Fantastic Beasts & Where to Find Them
The latest film based on J K Rowling’s Harry Potter universe, Fantastic Beasts and Where to Find Them, features many incredible creatures, a number of which were created by visual effects studios MPC, Framestore and Rodeo FX.
Here we take a look at how three animation studios created beasts for the film, including Niffler, Erumpent and Bowtruckle, goblin Gnarlak, Demiguise, Occamy, Billiwig and Jacob's apartment.
Oscar-winning VFX for The Jungle Book
The Jungle Book picked up the coveted Oscar for Best Visual Effects this year's ceremony in Hollywood. Here we go behind-the-scenes on how those VFX were created, including VFX breakdown videos. We also look at the VFX of the other nominees including Kubo and the Two Strings and Rogue One: A Star Wars Story and more.
MPC: A Monster Calls
MPC worked on the close-up scenes between main protagonist Conor O’Malley and the titular monster in A Monster Calls, modelling and adjusting the monster’s facial expressions and anatomy, as well as the environments for Conor’s neighbourhood and rooftop of his house.
A Monster Calls, directed by Juan Antonio Bayona, is based on the original novel written by Patrick Ness. It follows Conor’s (Lewis MacDougall) moving journey of dealing with his single mother’s terminal illness with the help of a tree monster. Watch the trailer here.
MPC Montreal VFX supervisor Ferran Domenech oversaw the team’s work on more than 180 shots.
Method Studios: Taboo title sequence
Floating bodies in a vast sea of blue may not be particularly inviting, but it sets the scene of the title sequence by Method Studios for new (and rather dark) BBC drama series Taboo.
Taboo is based on a story written by Tom Hardy, who has a hand in directing it and also plays the star of the show.
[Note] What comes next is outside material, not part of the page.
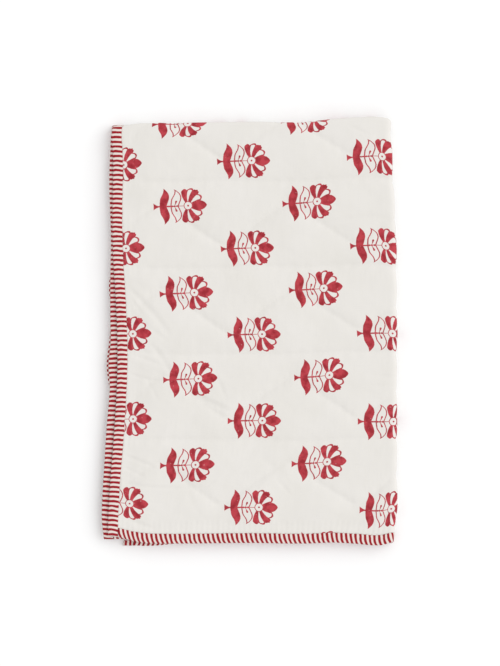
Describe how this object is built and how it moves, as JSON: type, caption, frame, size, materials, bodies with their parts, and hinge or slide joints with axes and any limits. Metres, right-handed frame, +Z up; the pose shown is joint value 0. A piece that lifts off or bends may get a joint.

Created by his father Chips Hardy and Steven Knight, with big names such as Ridley Scott and Kate Crowe involved, the new series first screened on January 7 in the UK.
Establishing the criminal nuance to the series, the opening titles involve people and objects eerily bobbing upside down in a dimly lit body of water – a “creepy underwater waltz” as described by the international VFX group.